» **WHAT THE TASK REQUIRES**
Repeat exactly each line of the data provided below.

*** DATA SHOWN

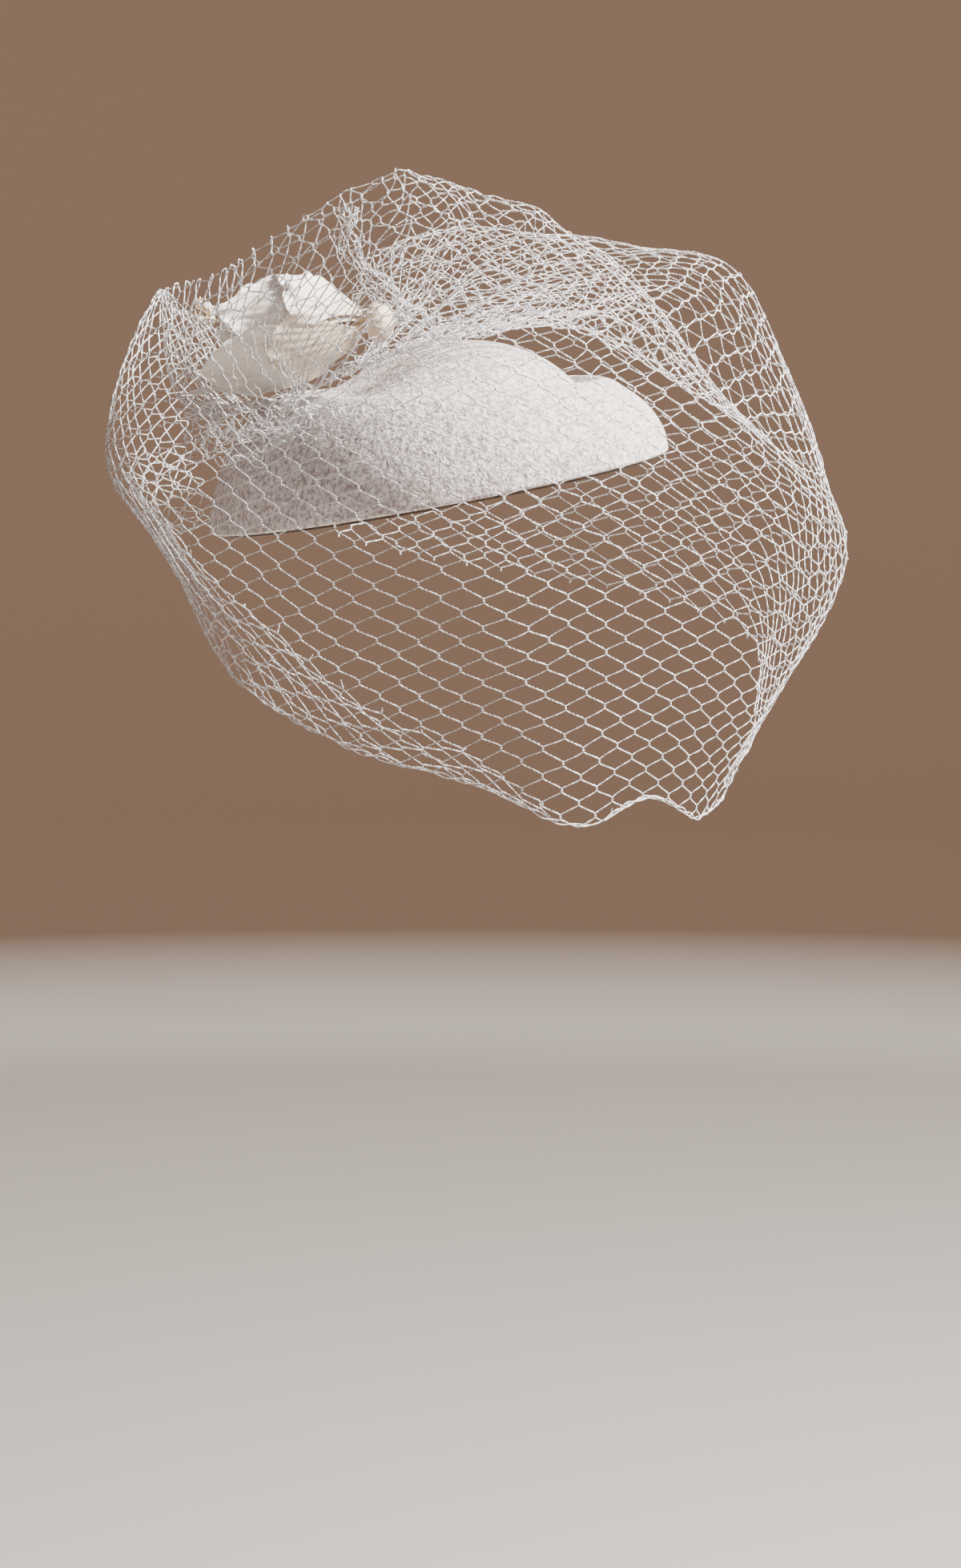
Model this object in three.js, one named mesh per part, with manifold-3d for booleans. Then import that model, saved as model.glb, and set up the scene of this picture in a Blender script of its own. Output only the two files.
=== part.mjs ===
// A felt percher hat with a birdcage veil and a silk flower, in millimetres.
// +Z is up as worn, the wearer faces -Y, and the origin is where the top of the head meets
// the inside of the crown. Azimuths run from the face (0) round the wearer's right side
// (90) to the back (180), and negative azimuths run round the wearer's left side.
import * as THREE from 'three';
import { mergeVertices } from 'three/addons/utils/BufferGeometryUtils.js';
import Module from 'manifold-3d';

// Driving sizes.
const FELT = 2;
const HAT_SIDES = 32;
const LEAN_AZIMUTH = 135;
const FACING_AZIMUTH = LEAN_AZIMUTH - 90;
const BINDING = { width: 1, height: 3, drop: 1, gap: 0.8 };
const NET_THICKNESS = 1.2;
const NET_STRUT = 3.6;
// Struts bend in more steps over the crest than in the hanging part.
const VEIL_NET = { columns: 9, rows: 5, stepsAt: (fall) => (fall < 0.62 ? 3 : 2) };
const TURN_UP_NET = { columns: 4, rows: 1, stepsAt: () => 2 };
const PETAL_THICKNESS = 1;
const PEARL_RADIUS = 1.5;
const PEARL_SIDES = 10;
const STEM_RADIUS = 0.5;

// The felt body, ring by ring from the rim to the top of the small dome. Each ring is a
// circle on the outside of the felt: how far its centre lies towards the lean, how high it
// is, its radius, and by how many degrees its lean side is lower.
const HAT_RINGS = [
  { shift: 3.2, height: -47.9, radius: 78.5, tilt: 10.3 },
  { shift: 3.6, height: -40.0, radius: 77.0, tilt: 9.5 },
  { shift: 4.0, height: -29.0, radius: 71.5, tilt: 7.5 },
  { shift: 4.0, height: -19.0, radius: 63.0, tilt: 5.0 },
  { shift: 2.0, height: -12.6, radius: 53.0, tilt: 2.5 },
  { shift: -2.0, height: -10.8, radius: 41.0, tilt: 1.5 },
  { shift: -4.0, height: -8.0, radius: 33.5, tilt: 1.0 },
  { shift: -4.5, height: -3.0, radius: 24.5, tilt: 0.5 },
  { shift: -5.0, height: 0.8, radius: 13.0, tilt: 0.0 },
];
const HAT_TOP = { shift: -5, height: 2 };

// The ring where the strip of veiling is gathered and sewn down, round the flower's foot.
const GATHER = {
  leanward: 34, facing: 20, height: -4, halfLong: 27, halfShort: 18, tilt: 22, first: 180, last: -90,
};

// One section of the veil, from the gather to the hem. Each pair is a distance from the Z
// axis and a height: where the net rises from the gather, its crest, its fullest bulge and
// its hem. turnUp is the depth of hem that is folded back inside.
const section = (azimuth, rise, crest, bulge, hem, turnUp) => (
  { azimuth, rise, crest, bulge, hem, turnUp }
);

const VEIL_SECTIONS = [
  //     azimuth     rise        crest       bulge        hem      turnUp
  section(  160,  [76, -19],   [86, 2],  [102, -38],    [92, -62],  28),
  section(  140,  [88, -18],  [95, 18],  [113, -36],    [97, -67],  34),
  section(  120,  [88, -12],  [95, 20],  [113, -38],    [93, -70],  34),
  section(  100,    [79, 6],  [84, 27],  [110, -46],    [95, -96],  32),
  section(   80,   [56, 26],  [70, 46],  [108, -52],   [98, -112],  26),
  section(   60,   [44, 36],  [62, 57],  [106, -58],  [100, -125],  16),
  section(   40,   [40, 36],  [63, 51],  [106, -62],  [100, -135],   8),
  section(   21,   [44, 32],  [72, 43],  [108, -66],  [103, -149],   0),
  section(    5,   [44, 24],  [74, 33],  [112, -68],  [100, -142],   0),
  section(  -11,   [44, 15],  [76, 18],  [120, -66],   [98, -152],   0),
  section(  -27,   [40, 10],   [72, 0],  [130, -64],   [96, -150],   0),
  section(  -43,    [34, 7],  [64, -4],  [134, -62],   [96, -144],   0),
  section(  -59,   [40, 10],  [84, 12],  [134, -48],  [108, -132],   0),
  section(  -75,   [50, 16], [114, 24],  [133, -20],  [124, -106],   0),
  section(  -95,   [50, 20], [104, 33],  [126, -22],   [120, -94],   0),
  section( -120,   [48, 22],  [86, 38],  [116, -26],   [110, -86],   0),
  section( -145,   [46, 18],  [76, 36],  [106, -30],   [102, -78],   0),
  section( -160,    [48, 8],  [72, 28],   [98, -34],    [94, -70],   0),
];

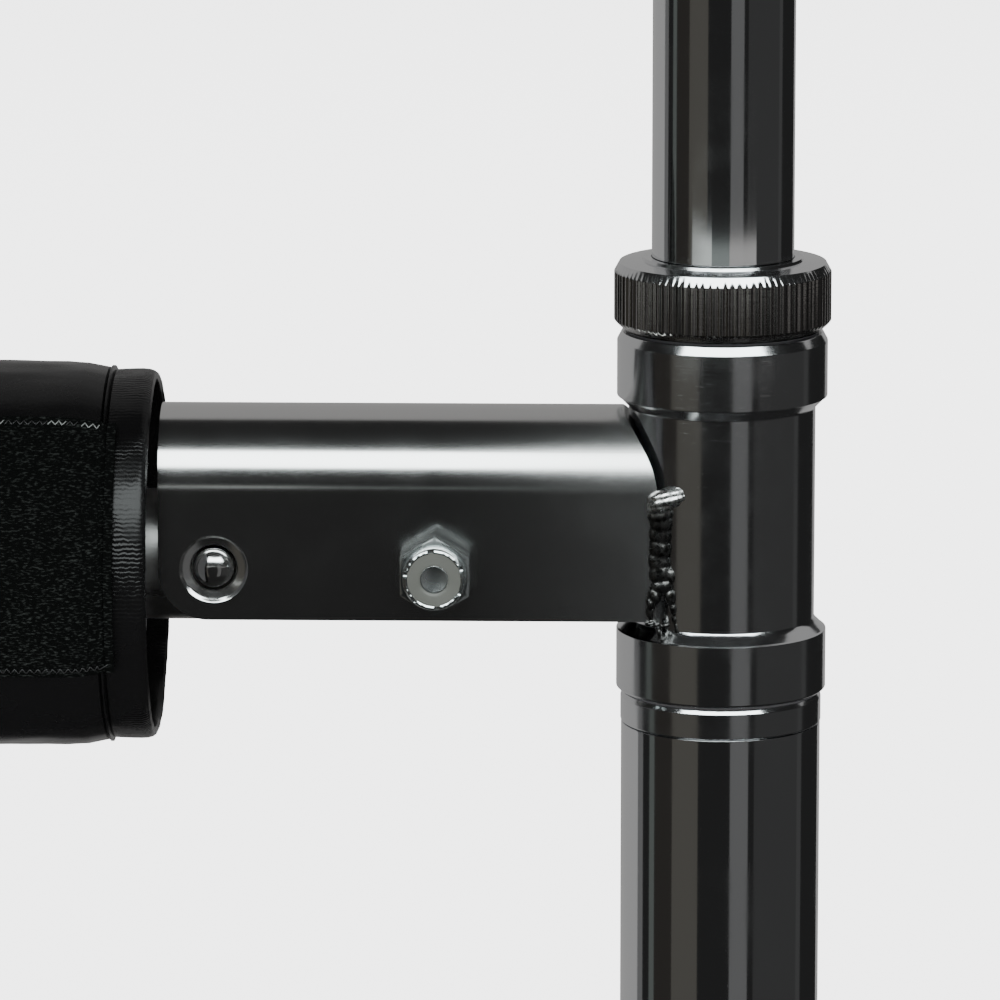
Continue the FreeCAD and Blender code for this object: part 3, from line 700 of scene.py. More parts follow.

******

» **RESULT FOR THIS TASK**
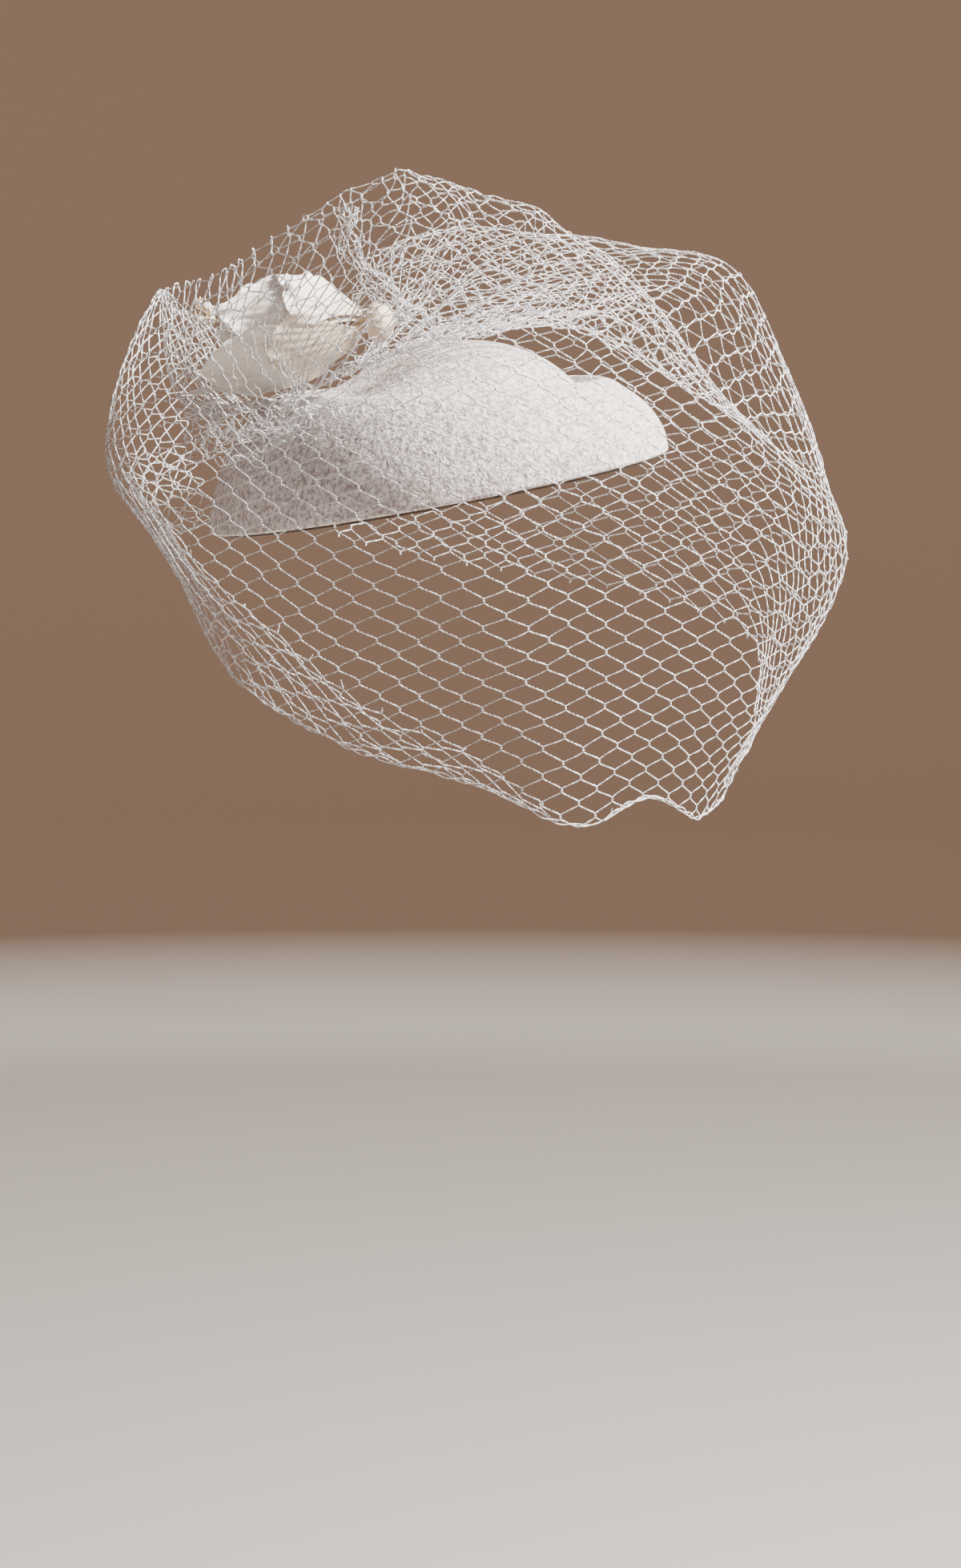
Model this object in three.js, one named mesh per part, with manifold-3d for booleans. Then import that model, saved as model.glb, and set up the scene of this picture in a Blender script of its own. Output only the two files.
=== part.mjs ===
// A felt percher hat with a birdcage veil and a silk flower, in millimetres.
// +Z is up as worn, the wearer faces -Y, and the origin is where the top of the head meets
// the inside of the crown. Azimuths run from the face (0) round the wearer's right side
// (90) to the back (180), and negative azimuths run round the wearer's left side.
import * as THREE from 'three';
import { mergeVertices } from 'three/addons/utils/BufferGeometryUtils.js';
import Module from 'manifold-3d';

// Driving sizes.
const FELT = 2;
const HAT_SIDES = 32;
const LEAN_AZIMUTH = 135;
const FACING_AZIMUTH = LEAN_AZIMUTH - 90;
const BINDING = { width: 1, height: 3, drop: 1, gap: 0.8 };
const NET_THICKNESS = 1.2;
const NET_STRUT = 3.6;
// Struts bend in more steps over the crest than in the hanging part.
const VEIL_NET = { columns: 9, rows: 5, stepsAt: (fall) => (fall < 0.62 ? 3 : 2) };
const TURN_UP_NET = { columns: 4, rows: 1, stepsAt: () => 2 };
const PETAL_THICKNESS = 1;
const PEARL_RADIUS = 1.5;
const PEARL_SIDES = 10;
const STEM_RADIUS = 0.5;

// The felt body, ring by ring from the rim to the top of the small dome. Each ring is a
// circle on the outside of the felt: how far its centre lies towards the lean, how high it
// is, its radius, and by how many degrees its lean side is lower.
const HAT_RINGS = [
  { shift: 3.2, height: -47.9, radius: 78.5, tilt: 10.3 },
  { shift: 3.6, height: -40.0, radius: 77.0, tilt: 9.5 },
  { shift: 4.0, height: -29.0, radius: 71.5, tilt: 7.5 },
  { shift: 4.0, height: -19.0, radius: 63.0, tilt: 5.0 },
  { shift: 2.0, height: -12.6, radius: 53.0, tilt: 2.5 },
  { shift: -2.0, height: -10.8, radius: 41.0, tilt: 1.5 },
  { shift: -4.0, height: -8.0, radius: 33.5, tilt: 1.0 },
  { shift: -4.5, height: -3.0, radius: 24.5, tilt: 0.5 },
  { shift: -5.0, height: 0.8, radius: 13.0, tilt: 0.0 },
];
const HAT_TOP = { shift: -5, height: 2 };

// The ring where the strip of veiling is gathered and sewn down, round the flower's foot.
const GATHER = {
  leanward: 34, facing: 20, height: -4, halfLong: 27, halfShort: 18, tilt: 22, first: 180, last: -90,
};

// One section of the veil, from the gather to the hem. Each pair is a distance from the Z
// axis and a height: where the net rises from the gather, its crest, its fullest bulge and
// its hem. turnUp is the depth of hem that is folded back inside.
const section = (azimuth, rise, crest, bulge, hem, turnUp) => (
  { azimuth, rise, crest, bulge, hem, turnUp }
);

const VEIL_SECTIONS = [
  //     azimuth     rise        crest       bulge        hem      turnUp
  section(  160,  [76, -19],   [86, 2],  [102, -38],    [92, -62],  28),
  section(  140,  [88, -18],  [95, 18],  [113, -36],    [97, -67],  34),
  section(  120,  [88, -12],  [95, 20],  [113, -38],    [93, -70],  34),
  section(  100,    [79, 6],  [84, 27],  [110, -46],    [95, -96],  32),
  section(   80,   [56, 26],  [70, 46],  [108, -52],   [98, -112],  26),
  section(   60,   [44, 36],  [62, 57],  [106, -58],  [100, -125],  16),
  section(   40,   [40, 36],  [63, 51],  [106, -62],  [100, -135],   8),
  section(   21,   [44, 32],  [72, 43],  [108, -66],  [103, -149],   0),
  section(    5,   [44, 24],  [74, 33],  [112, -68],  [100, -142],   0),
  section(  -11,   [44, 15],  [76, 18],  [120, -66],   [98, -152],   0),
  section(  -27,   [40, 10],   [72, 0],  [130, -64],   [96, -150],   0),
  section(  -43,    [34, 7],  [64, -4],  [134, -62],   [96, -144],   0),
  section(  -59,   [40, 10],  [84, 12],  [134, -48],  [108, -132],   0),
  section(  -75,   [50, 16], [114, 24],  [133, -20],  [124, -106],   0),
  section(  -95,   [50, 20], [104, 33],  [126, -22],   [120, -94],   0),
  section( -120,   [48, 22],  [86, 38],  [116, -26],   [110, -86],   0),
  section( -145,   [46, 18],  [76, 36],  [106, -30],   [102, -78],   0),
  section( -160,    [48, 8],  [72, 28],   [98, -34],    [94, -70],   0),
];

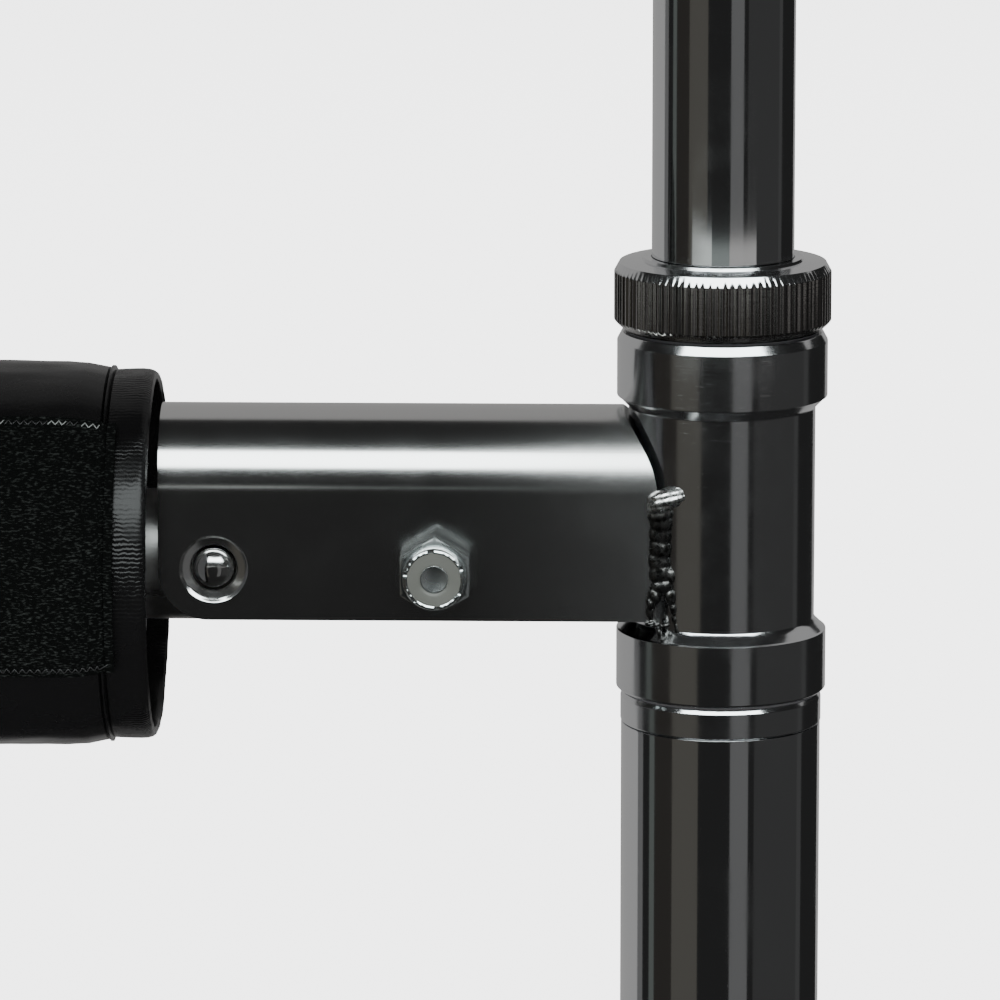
Continue the FreeCAD and Blender code for this object: part 3, from line 700 of scene.py. More parts follow.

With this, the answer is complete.